** EXERCISE DIRECTIONS **
List each line of the data that holds the string "three", please.
------------------------------------------------------------
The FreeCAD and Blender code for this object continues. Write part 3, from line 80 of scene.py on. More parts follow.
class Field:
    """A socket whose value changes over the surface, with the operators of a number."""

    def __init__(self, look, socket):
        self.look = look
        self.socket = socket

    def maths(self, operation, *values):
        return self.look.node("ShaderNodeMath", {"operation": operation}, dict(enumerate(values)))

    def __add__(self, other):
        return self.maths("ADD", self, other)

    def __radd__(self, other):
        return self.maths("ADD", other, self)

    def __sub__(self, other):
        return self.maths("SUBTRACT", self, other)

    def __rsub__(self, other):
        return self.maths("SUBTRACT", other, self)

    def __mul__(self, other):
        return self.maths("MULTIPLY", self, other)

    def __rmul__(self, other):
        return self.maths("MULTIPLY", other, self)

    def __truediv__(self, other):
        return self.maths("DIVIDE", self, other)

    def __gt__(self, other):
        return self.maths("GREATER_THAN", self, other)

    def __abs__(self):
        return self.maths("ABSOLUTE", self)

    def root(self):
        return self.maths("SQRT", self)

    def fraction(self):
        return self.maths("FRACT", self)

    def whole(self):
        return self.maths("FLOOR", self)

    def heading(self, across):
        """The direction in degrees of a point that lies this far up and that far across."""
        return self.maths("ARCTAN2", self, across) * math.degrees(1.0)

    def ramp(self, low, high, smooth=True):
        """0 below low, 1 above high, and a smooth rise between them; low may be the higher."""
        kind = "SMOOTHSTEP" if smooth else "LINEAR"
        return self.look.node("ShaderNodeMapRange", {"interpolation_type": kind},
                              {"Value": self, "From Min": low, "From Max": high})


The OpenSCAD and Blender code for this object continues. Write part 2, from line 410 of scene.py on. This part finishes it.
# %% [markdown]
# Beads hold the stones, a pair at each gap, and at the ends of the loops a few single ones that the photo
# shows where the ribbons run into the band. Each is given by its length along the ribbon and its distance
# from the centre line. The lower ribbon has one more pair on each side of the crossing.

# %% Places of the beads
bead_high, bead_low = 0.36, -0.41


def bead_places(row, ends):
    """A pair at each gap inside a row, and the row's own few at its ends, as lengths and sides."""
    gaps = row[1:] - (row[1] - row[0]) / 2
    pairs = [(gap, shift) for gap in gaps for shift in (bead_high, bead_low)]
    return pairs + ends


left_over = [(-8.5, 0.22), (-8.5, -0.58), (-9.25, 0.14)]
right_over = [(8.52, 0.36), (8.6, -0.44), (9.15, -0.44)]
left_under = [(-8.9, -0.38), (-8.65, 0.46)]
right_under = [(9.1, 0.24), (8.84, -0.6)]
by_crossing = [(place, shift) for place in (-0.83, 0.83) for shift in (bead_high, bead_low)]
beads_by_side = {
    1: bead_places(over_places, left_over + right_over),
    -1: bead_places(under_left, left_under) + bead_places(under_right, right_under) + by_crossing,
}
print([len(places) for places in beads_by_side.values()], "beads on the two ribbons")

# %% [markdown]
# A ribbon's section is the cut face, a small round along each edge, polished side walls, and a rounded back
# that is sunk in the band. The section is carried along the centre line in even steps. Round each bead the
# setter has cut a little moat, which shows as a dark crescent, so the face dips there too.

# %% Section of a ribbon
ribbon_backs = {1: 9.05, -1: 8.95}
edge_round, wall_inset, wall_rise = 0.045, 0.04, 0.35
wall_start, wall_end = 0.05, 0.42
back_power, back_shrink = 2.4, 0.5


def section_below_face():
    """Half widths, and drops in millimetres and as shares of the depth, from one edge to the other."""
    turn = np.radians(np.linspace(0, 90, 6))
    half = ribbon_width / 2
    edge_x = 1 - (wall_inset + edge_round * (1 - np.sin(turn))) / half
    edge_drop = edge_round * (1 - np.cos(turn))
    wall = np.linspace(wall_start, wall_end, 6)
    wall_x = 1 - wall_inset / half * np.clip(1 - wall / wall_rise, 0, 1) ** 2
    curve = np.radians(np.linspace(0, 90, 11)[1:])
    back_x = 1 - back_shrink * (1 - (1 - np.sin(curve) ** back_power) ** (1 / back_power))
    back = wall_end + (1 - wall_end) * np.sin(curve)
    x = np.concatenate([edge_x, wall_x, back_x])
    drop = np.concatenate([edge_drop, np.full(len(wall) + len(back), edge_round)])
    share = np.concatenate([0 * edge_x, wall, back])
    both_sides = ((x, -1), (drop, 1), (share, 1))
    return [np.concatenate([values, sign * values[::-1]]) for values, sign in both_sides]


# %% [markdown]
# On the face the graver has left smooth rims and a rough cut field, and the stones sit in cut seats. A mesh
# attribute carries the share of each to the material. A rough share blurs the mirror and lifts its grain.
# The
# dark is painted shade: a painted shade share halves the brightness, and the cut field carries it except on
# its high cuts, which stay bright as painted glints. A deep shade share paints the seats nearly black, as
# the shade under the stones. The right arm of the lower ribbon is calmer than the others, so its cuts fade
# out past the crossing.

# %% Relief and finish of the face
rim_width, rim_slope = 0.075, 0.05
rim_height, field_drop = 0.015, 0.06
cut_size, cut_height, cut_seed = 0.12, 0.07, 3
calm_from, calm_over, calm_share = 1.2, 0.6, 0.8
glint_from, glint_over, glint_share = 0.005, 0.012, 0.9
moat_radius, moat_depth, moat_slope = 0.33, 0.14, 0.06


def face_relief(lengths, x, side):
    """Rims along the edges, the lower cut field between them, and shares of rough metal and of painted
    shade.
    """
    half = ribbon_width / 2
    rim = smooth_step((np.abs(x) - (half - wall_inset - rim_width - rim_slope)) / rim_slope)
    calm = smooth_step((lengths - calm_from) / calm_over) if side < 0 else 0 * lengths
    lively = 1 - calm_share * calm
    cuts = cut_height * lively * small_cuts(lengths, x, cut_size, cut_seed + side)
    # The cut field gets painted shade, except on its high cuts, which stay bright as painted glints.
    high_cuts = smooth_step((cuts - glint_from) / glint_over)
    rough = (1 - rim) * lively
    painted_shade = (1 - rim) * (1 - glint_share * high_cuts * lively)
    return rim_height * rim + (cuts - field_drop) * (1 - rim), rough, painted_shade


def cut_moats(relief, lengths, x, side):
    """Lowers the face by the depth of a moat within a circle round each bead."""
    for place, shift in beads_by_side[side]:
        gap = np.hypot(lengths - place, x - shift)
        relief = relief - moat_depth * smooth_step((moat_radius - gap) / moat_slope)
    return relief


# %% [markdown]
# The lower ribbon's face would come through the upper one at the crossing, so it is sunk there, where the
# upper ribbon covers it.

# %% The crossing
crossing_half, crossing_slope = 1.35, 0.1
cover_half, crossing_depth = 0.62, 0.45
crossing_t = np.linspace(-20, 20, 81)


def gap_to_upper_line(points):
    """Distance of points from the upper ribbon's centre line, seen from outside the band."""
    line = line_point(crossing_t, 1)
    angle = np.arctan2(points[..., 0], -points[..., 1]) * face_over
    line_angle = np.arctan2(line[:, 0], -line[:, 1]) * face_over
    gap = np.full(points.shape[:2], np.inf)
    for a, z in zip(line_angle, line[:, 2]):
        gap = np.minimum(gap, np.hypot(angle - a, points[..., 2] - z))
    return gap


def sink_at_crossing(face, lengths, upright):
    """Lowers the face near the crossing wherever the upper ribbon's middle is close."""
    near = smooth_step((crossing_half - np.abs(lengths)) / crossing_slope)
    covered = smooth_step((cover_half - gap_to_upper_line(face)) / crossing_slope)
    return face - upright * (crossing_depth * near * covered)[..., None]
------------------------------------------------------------
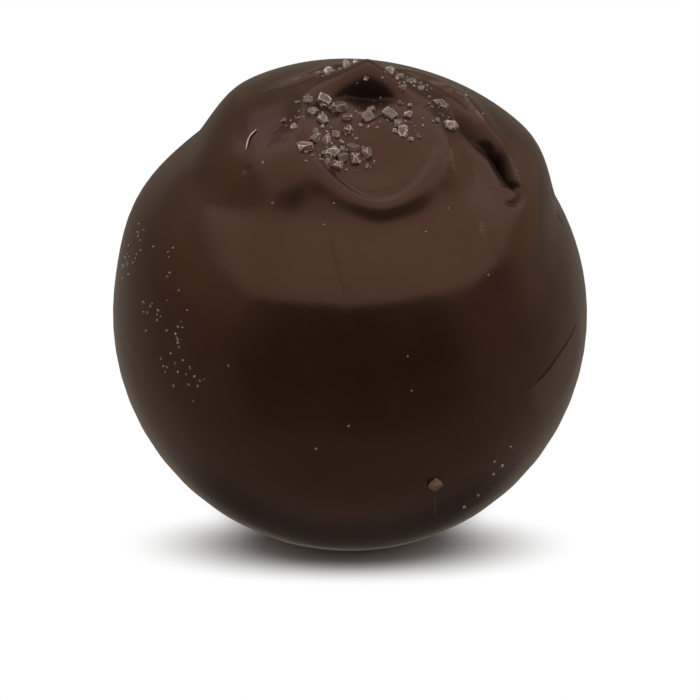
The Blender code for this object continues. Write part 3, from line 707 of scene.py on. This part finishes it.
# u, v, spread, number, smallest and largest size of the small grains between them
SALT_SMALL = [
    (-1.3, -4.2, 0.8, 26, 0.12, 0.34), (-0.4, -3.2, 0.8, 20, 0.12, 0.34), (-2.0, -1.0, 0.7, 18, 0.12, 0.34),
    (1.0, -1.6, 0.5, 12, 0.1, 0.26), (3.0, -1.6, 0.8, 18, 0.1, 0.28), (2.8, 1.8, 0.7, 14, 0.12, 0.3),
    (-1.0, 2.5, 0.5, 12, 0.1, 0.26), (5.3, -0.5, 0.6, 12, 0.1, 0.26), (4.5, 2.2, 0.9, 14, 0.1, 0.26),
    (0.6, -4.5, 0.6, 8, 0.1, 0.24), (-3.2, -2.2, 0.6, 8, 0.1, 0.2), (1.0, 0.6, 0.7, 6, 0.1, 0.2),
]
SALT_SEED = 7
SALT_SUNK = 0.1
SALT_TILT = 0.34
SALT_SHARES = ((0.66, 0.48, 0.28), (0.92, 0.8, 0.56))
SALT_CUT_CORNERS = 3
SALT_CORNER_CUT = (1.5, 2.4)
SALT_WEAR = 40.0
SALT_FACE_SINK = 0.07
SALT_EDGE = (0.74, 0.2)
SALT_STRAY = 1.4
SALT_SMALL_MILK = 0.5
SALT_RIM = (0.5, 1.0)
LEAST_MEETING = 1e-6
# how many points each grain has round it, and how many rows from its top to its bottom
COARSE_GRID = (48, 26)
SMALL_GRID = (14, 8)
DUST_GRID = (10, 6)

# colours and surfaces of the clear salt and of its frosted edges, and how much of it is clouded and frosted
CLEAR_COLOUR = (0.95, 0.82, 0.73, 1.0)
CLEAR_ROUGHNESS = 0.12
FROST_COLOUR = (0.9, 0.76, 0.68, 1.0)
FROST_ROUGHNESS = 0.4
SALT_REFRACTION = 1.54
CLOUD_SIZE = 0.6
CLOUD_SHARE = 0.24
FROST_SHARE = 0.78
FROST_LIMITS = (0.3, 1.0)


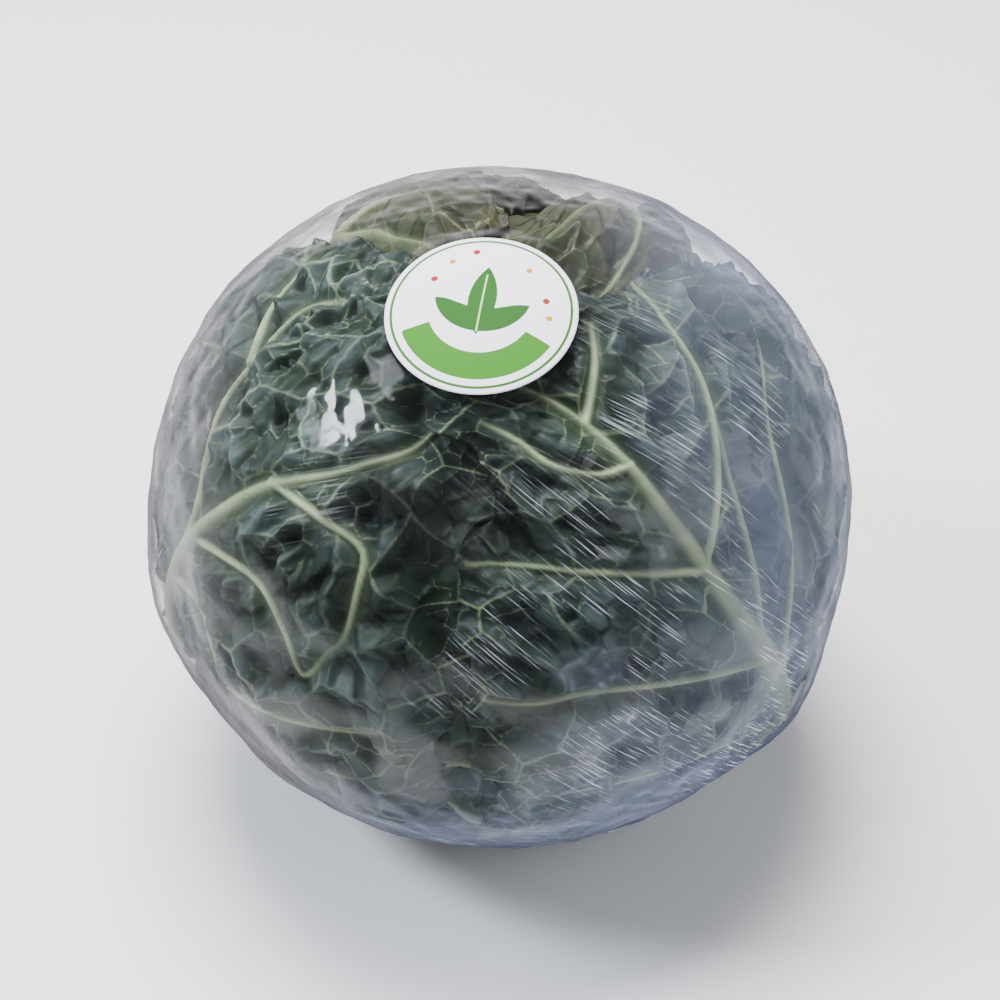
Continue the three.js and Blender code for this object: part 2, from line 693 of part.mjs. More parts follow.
------------------------------------------------------------
** FINISHED ANSWER **
Continue the three.js and Blender code for this object: part 2, from line 693 of part.mjs. More parts follow.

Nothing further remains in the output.